Javier Cazares speaks to his daughter, Jackie, in her bedroom in Uvalde, before going to sleep on June 13, 2022. Jackie was among the 19 children and two teachers killed in the shooting at Robb Elementary School. She loved her family and friends and had dreams of one day visiting Paris. (Courtesy of Tamir Kalifa)
Until recently, Austin’s Tamir Kalifa was known as a leader of the sprawling indie-rock orchestra Mother Falcon. But for the last several years he’s carved out an identity as a freelance photojournalist chronicling the struggles of grief-stricken communities.
On Wednesday, Kalifa received the 2024 American Mosaic Journalism Prize, one of the most prestigious awards in the profession, for a revelatory series of reports in the New York Times examining the sorrow of the families of children killed in the 2022 Robb Elementary shooting in Uvalde. Kalifa will receive $100,000 from the Heising-Simons Foundation, which created the prize to promote longform journalism focusing on underrepresented groups.
Kalifa spoke to the Chronicle from Tel Aviv, where he is covering the Israel-Hamas War. He said the award came as a surprise to him – he had not applied for it – but it will help him continue his very particular work.
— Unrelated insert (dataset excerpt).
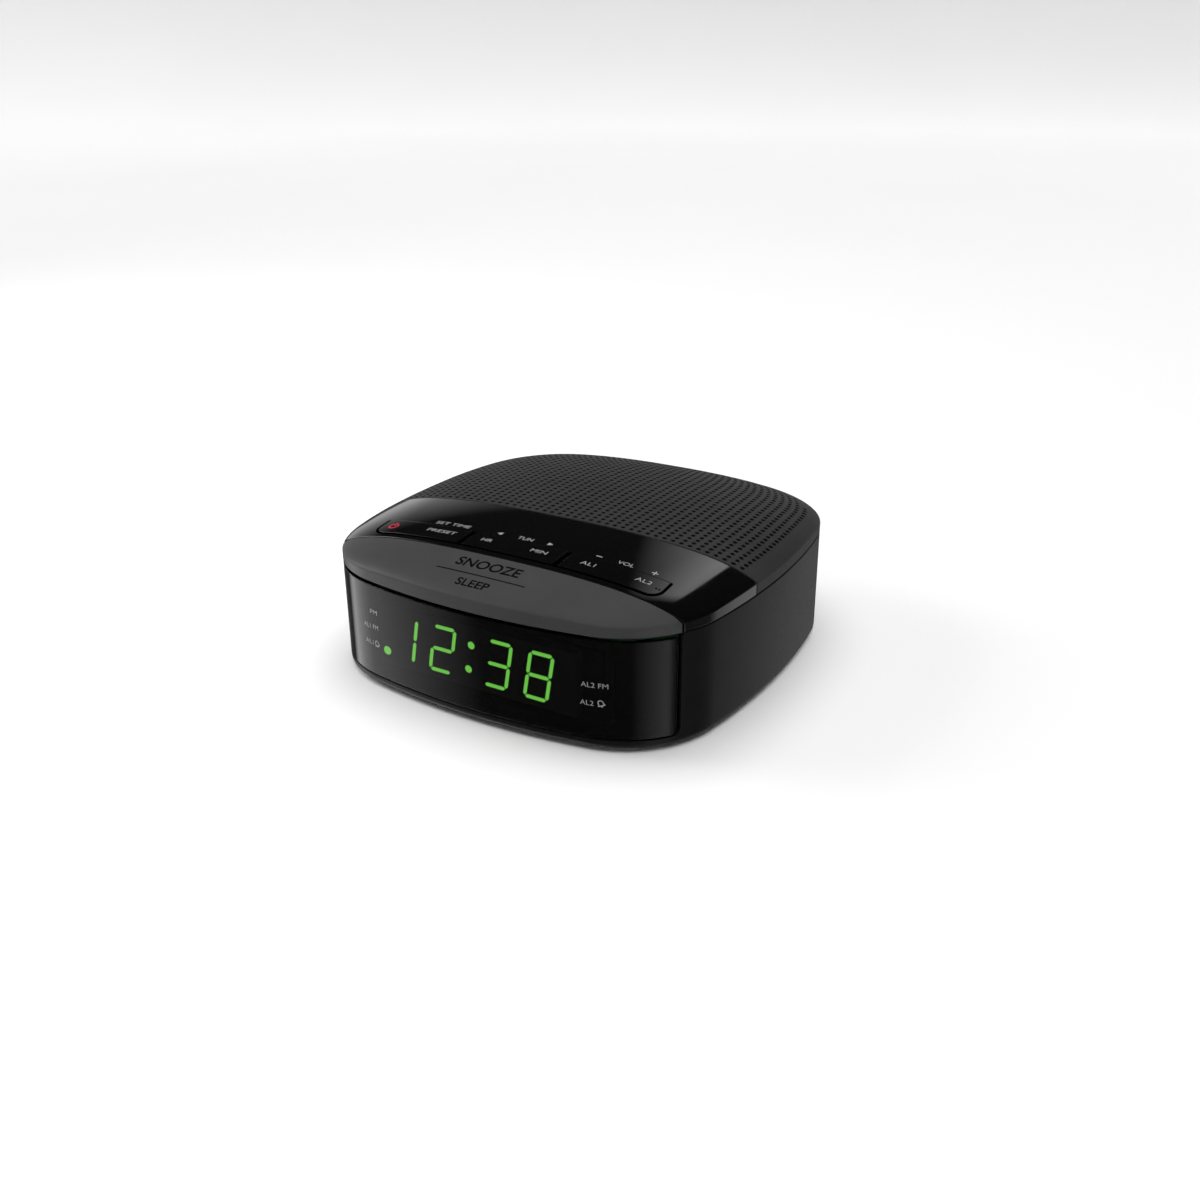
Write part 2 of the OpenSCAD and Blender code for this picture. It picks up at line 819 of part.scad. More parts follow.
// Paper cone, with its coil former in the magnet's gap, a rolled edge and a dust cap
module speaker_cone() {
    outer_face = [[0, -6.6], [4, -7.4], [6.2, -9.2], [6.2, -18], [6.5, -18], [6.5, -9.8],
        [8, -9.4], [22, -1], [24, 0.2], [26.4, 0], [28.2, 0]];
    inner_face = [[28.2, 0.4], [26.6, 0.5], [24, 0.7], [21.6, -0.5], [7.6, -8.7],
        [6.4, -8.6], [4.1, -6.9], [0, -6.1]];
    color("#202022")
        translate([0, speaker_y, speaker_z])
            rotate_extrude($fn = 48) polygon(concat(outer_face, inner_face));
}

module speaker_seal() {
    color("#2c2c2c")
        translate([0, speaker_y, 0])
            difference() {
                post([0, 0], speaker_d, speaker_z + 0.8, speaker_z + 1.9);
                post([0, 0], speaker_d - 5, speaker_z, 50);
            }
}

module transformer_core() {
    color("#6c6f73")
        translate([transformer_at.x, transformer_at.y, 6])
            difference() {
                box([-17.5, -7, 0], [17.5, 7, 28]);
                for (sx = [-1, 1]) box([sx * 9 - 3, -10, 6], [sx * 9 + 3, 10, 22]);
            }
}

module transformer_coil() {
    color("#c8a23c")
        translate([transformer_at.x, transformer_at.y, 6])
            difference() {
                box([-11.9, -12, 6.2], [11.9, 12, 21.8]);
                box([-6.1, -7.1, 0], [6.1, 7.1, 30]);
                for (sx = [-1, 1]) box([sx * 15 - 3, -7.1, 0], [sx * 15 + 3, 7.1, 30]);
            }
}

module transformer_bracket() {
    t = 0.9;
    x = 17.6;
    color("#a8acb0")
        difference() {
            translate([transformer_at.x, transformer_at.y, 5]) {
                box([-x - t, -6, 0], [x + t, 6, t]);
                box([-5, -20, 0], [5, 20, t]);
                for (side = [-x - t, x]) box([side, -6, 0], [side + t, 6, 24]);
            }
            for (p = bracket_holes) post(p, screw_d + 0.4, 0, 10);
        }
}

module backup_cells() {
    mid = (bay_x[0] + bay_x[1]) / 2;
    cap_l = 0.8;
    color("#3c6ea8")
        for (i = [0, 1]) {
            cap_low = i == 0 ? 0 : cap_l;
            rod_x(cell_y[i], cell_z, cell_d, mid - cell_l / 2 + cap_low, mid + cell_l / 2 - cap_l + cap_low);
            rod_x(cell_y[i], cell_z, 3.8, mid - cell_l / 2, mid + cell_l / 2);
        }
}

// Plates at both ends of the cells, each with a round pad towards the cell
module battery_contacts() {
    t = 0.4;
    pad = 0.9;
    color("#c9ccd0")
        for (y = cell_y) {
            box([bay_x[0] + 0.1, y - 4.2, cell_z - 4.4], [bay_x[0] + 0.1 + t, y + 4.2, cell_z + 4.4]);
            rod_x(y, cell_z, 5, bay_x[0] + 0.1 + t, bay_x[0] + 0.1 + t + pad);
            box([bay_x[1] - 0.1 - t, y - 4.2, cell_z - 4.4], [bay_x[1] - 0.1, y + 4.2, cell_z + 4.4]);
            rod_x(y, cell_z, 5, bay_x[1] - 0.1 - t - pad, bay_x[1] - 0.1 - t);
        }
}

// Screw pointing up, its head below
module screw(p, head_z, length, d, head_d, head_h) {
    difference() {
        union() {
            post(p, head_d, head_z - head_h, head_z);
            post(p, d, head_z, head_z + length);
        }
        post(p, head_d * 0.4, head_z - head_h - 1, head_z - head_h * 0.5);
    }
}

module case_screws() {
    color("#8f9398")
        for (sx = [-1, 1]) {
            screw([sx * rear_boss.x, rear_boss.y], 23.8, 13, screw_bore_d, 5.6, 2);
            screw([sx * front_boss.x, front_boss.y], 23.8, 12, screw_bore_d, 5.6, 2);
        }
}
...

“One of the hardest things about journalism is sometimes feeling that it’s extractive,” Kalifa said. “So I’ve tried to refine a certain method of working, a certain practice, that is more mutual and consensual. In Uvalde, I really tried to build what I thought of as a ‘cathedral of trust’ where I felt free to work and preserve not just difficult and painful moments, but moments of levity that helped balance out the heaviness. Because that’s the reality of these places. It’s not just darkness, nor is it just light. It’s both. They have to exist together.”
Kalifa said that after his initial visits with the people of Uvalde he knew he wanted to commit at least a year to the community. At first, he drove back and forth from Austin, staying in cheap Airbnbs. For the last three months of the work he rented a converted storage container so he could be available to the families who had become his friends. They collaborated with him, inviting him to create lush photographs in the bedrooms belonging to their dead children and at their children’s graves.
“I didn’t want to miss a moment of trying to visualize this staggering grief, which persists long after the media cycles move on,” Kalifa said. “And part of visualizing it was just being patient and being available for when the families were open to having me be with them.”
Kalifa’s own family is Israeli and he happened to be in Tel Aviv in early October when the current war broke out. He has remained there since, using his work to illuminate the humanity of Israelis and Palestinians alike. He said he’s grateful to the Heising-Simons Foundation for its support of freelance journalism.
“Not only are they rewarding the work in Uvalde but they are also using this as inspiration for other freelance journalists and other newsrooms to really commit to longform storytelling,” he said. “And that is vital. Journalists dedicate their lives to the pursuit of truth, as best as we are able to understand it. That’s something worth supporting, not just on a foundational level, but on an individual level, in supporting and patronizing local news – because it’s not free and the health and vitality of our systems depend on it.”
That sentiment extends, of course, to this publication, which is tied to Kalifa’s story through its past coverage of Mother Falcon. “I think back to [former Music Editor] Margaret Moser and the love that we got from the Chronicle back in the day, which really did wonders for us. So it’s awesome to talk about all this. And, yeah, I’m planning to record some music when I get back to town.”